Phil. 2:5-11 Luke 14:15-24
Dinner. It’s time for dinner. It’s always time for dinner. Yesterday was time for dinner. Today is time for dinner. Tomorrow is time for dinner. The table is always set for the Supper of the Lamb. The wine is always ready to be poured. The meat, the bread, the choice fruits, the banqueting house: always ready.
The table was made ready in the beginning. The wine was made ready in the beginning, and waits even now. The mountain of the Lord of hosts has come to us: the feast of rich food, the feast of well-aged wine, the banquet of word and sacrament has come to us. The mountain of the Lord of hosts is here. The prophet’s vision becomes real here.
[My reflections this evening are more meditation than sermon; more prayer than proclamation.]
“Let the same mind be in you that was in Christ Jesus, who, though he was in the form of God, did not regard equality with God as something to be exploited, but emptied himself, taking the from of a slave, being born in human likeness…”
He emptied himself. He poured himself out. Paul’s way of talking about the incarnation. He emptied himself, he poured himself out. And he still empties himself, he still pours himself out. And he shall evermore empty himself, pouring himself out.
He empties himself, that we may be full. He pours out his blood, that we may know his abundant life. He is himself the banquet. He is himself the new wine. He is the ancient wine. And the wine of all eternity. He is the wine of yesterday, today and all tomorrows. The wine of now. And all nows. And he empties himself, he pours himself out.
He is the wine. We are the chalice. He is the blood. We are the cup.

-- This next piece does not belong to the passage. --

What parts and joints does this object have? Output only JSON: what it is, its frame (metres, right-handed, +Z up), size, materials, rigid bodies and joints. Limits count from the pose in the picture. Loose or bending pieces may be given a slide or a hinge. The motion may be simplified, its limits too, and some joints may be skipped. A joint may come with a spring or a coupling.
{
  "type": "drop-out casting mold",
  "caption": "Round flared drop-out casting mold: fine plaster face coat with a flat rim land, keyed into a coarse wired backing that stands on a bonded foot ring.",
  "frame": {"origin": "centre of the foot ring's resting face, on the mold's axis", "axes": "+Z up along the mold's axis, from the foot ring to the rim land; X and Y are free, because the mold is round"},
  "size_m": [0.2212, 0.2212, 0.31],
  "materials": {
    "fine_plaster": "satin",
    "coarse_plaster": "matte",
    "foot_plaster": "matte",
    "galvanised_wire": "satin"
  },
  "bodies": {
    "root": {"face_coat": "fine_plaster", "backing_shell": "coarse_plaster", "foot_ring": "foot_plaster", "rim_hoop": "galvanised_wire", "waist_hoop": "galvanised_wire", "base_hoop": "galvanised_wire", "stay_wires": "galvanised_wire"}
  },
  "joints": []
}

A drop, a sip of this wine is the same as an ocean full. It holds all things in existence—all joys, all sorrows, all light, all shade. All things visible and invisible. All yesterdays and whatever was before them. All tomorrows and whatever is beyond them. (To paraphrase St. Augustine.) All yesterdays, all todays, all tomorrows in a single drop.

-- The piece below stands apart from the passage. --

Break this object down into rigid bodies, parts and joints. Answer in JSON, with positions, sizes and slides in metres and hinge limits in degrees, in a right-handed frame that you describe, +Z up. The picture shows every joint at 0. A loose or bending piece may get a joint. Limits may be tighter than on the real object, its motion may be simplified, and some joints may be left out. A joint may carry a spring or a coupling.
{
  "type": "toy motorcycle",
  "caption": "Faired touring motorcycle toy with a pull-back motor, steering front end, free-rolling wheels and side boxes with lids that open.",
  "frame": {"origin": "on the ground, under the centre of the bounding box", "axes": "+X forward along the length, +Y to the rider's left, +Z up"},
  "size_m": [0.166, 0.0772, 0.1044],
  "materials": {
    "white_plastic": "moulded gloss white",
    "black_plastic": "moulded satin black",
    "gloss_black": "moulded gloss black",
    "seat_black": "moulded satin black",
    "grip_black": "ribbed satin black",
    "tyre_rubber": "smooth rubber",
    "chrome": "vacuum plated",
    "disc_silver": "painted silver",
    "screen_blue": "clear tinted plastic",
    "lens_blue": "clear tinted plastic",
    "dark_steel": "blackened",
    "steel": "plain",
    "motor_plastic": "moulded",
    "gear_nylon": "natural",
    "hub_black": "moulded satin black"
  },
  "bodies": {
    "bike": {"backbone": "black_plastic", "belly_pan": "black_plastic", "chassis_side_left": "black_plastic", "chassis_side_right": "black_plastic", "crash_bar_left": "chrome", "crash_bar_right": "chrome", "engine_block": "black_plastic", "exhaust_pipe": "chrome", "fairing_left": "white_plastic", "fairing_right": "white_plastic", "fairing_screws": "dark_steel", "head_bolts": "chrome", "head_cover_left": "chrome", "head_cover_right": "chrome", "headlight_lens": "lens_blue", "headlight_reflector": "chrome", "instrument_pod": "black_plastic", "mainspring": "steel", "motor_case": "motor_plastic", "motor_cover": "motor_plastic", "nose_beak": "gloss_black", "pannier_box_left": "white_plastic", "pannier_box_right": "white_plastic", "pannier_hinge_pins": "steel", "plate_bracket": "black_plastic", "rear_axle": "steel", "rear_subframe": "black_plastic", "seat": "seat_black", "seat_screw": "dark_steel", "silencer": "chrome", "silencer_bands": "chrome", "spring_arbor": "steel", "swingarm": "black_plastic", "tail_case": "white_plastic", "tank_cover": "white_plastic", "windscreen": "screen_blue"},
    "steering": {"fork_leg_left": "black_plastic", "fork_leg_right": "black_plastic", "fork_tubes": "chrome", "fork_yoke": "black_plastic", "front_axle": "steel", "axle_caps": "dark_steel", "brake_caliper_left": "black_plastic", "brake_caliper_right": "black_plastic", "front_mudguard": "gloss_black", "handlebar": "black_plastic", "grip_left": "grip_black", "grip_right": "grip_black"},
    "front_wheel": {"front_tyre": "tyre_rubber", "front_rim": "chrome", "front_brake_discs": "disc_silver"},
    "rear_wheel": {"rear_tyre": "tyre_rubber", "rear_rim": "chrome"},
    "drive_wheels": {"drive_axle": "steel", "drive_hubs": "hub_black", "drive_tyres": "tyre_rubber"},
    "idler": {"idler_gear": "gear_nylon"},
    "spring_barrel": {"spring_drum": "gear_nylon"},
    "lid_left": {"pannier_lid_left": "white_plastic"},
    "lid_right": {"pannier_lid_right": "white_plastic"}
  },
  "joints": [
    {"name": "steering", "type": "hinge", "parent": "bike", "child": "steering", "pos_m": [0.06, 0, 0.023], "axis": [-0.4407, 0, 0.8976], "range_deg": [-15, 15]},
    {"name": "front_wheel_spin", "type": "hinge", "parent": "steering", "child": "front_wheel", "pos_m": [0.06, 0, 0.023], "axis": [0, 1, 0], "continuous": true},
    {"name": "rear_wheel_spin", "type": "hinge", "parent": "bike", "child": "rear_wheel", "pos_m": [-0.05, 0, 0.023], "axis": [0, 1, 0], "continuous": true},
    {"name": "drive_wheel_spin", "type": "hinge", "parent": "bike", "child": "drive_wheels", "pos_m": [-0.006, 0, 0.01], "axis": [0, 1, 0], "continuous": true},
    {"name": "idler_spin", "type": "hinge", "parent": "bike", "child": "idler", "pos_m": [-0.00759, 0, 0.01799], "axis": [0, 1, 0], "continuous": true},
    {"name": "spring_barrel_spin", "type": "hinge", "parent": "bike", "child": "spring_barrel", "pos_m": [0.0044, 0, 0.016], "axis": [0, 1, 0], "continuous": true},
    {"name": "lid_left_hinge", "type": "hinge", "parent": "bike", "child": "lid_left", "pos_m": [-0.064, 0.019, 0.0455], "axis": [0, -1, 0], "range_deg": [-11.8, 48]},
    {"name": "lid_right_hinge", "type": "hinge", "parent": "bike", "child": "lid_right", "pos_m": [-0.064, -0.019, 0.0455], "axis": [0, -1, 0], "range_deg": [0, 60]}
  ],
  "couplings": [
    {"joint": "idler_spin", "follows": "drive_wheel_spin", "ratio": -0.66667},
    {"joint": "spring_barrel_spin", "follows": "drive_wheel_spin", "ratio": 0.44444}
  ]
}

He is himself this elixir. And he empties himself, pours himself out. We are the cup.
Be empty, be cleansed—that you may be filled. Be thirsty—that you may never thirst again. Be silent—that you may hear his wine coursing through your veins. Listen to the wine making its way into the sinews of your body.
“He brought me to the banqueting house, and his intention toward me was love.” Words of Solomon—or whoever. “Eat, friends, drink, and be drunk with love.” The Song of Songs continues. The inebriation of Love himself.
Many chalices at this banquet, but one wine. Many chalices, always the same wine; always the same little sip of wine. The sip of wine that I take from the cup is the very same sip that you take—and that anyone has ever taken or ever shall. That is, the true wine that is in the sip of wine. The piece of bread that I take to my lips is the same piece of bread that you take. That is, the true bread that is in the piece of bread.
One loaf, one cup, one bread of life, one elixir of love. One God, indivisible. A singularity that cannot be divided or parceled out. A single sip is the whole thing. A morsel of bread is the whole thing. Not a little bit of Jesus here and a little bit of Jesus there, here a little, there a little. No: one sip is all the Blood of Salvation, one morsel is all the Bread of Life. What is poured into me is exactly what is poured into you. He empties himself, not in part, but in his whole, undivided self.
Christ’s emptying of himself into the chalice of our heart is an utterly promiscuous act. If there is such a thing as a Christian ethic, a Christian way of being in the world, of relating to others, it is Christ’s promiscuous self-emptying that is at the core. If Christ is in me and Christ is in you, we have something in common. We are no longer separate. If Christ is in me and in the woman languishing from AIDS on a straw pallet in Africa, we have something in common. We are no longer separated by so many miles—or by race or class or disease. We have something of our essence in common. How can I forget her? And the hungry children at her side: how can I forget them?
The wine poured out into the chalice of our heart connects us to those near and far. To all things visible and invisible. To all joys and all sorrows. All light, all shade. All wholeness, all brokenness.
Be empty, be cleansed. That you may be filled. Be thirsty. That you may never thirst again. We are called to his supper; we gather to receive the Lamb and to praise him. And to eat and to drink and to be filled. He is the wine; we are the chalice.
He waits to empty himself, to pour himself out again. May we be worthy to receive him. Praise him.